Le pastis est aussi appelé un jaune ou un flai (et non fly) dans le sud de la France. Il peut également s’appeler fenouil, pommade, flan, voire plus récemment flambi si la proportion d’eau est faible. On peut entendre dire qu’un pastis est « gras » lorsque la proportion d’alcool est importante. S’il est vraiment très gras, on l’appelle « yaourt » ou « soupe de pastis ». On dit aussi pastaga dans le sud-est de la France, plus particulièrement du côté de Marseille.

Il est courant de demander « un Ricard » du nom de la société historique ayant réussi à lier le nom de sa marque à cette boisson dans l’esprit collectif. Il est également appelé Pontarlier en Franche-Comté.

La momie ou mominette est un pastis servi dans un petit verre. Ricard organisant des courses mecanique dont de mobylette, il est également appelé dans certaine région du sud de la France mobylette ou mobilette. Une histoire de l’époque rapportée par le journal la Dépêche du midi jouait sur la confusion de l’expression :

« Dis papa, pourquoi tu es toujours tout rouge ?

  • Eh bien, vois-tu, l’hiver, quand je rentre en mobylette, l’air frais me rend tout rouge.
  • Ah bon. Mais pourquoi l’été aussi, tu es tout rouge ?
  • Eh bien, c’est à cause du casque quand je rentre en mobylette, ça me fait trop chaud.

Soudain la mère excédée se lève de table et attrape la bouteille de pastis.

Son mari surpris lui demande :

  • Mais qu’est-ce que tu fais mon chou ?
  • Et bien, tu vois, je range la mobylette… »

Un Gainsbourg (une des boissons préférées de l’artiste Serge Gainsbourg) est un double pastis 51, c’est-à-dire un 102. On utilise également le nombre 153 pour qualifier un triple pastis (3/4 de pastis, 1/4 d’eau).

Boissons apparentées

Dans le bassin méditerranéen, les Balkans et le Caucase, on trouve d’autres boissons aromatisées à l’anis (en général de couleur blanche ou transparente et sans réglisse, ce qui les rend plus proches du berger blanc) :

  • Algérie : l’anisette ;
  • Grèce : l’ouzo ;
  • Bulgarie, ex-Yougoslavie : la mastika ;
  • Turquie, Arménie : le raki ;
  • Liban, Syrie, Israël, Jordanie, Palestine : l’arak ;
  • Italie : la sambuca ;
  • Espagne : l’aguardiente, l’anis del Mono (Badalona), l’anis, le chinchon et la cazalla.

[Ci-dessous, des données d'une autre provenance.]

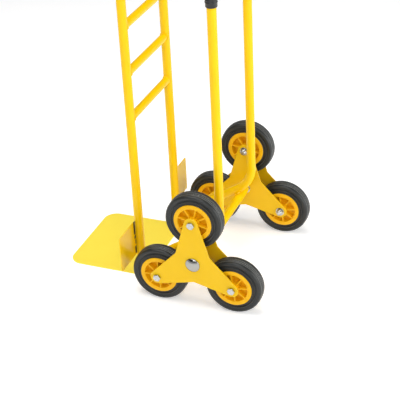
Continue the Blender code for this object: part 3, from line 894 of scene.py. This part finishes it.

Il existe même un Pastis californien, produit par distillation.

Cocktails

  • La mauresque (ou moresque), à base de pastis et de sirop d’orgeat, aussi appelée « EPO » eau, pastis, orgeat) par analogie avec l’érythropoïétine (EPO), parfois utilisée par des sportifs comme agent dopant. Ttrès populaire dans le sud de la France, il fut créé à l’origine par les soldats français servant dans le bataillon d’Afrique au cours de la campagne d’Algérie des années 1830 et 1840. Ce bataillon portait également le nom de « Bureau arabe », en référence au bureau militaire chargé des affaires locales, dont on disait qu’il agissait « comme une main de fer dans un gant de velours ». Son nom pourrait venir, par analogie de couleur, des mauresques qui étaient habillées de blanc.
  • La tomate, à base de pastis et de sirop de grenadine.
  • Le perroquet, à base de pastis et de sirop de menthe. Désignant en Belgique une bière menthe.
  • La feuille morte, à base de pastis, sirop de menthe et de sirop de grenadine.
  • La limonette, à base de pastis et de limonade. Un verre, deux pailles.
  • Le mazout, à base de pastis et de Coca-Cola. Des fois, nom donné au whisky coca en Afrique.
  • Le pélican, à base de pastis et de sirop de pêche.
  • Le pétrole, à base de pastis et de bière.

Gastronomie

Le pastis (ou toute autre forme d’alcool, anisé ou non) peut entrer dans la confection d’un certain nombre de recettes de cuisine, comme les gambas et crevettes flambées au pastis, poulet au pastis, moules au pastis, salade niçoise au pastis, brochettes de thon au pastis, melon au pastis, daurade ou loup au pastis, coupe de fraises au pastis, rouget au pastis, moutarde au pastis, soupe d’agrumes au pastis, omelette au pastis, la crème glacée au pastis… La cuisson supprime généralement toute trace d’alcool dans le plat fini.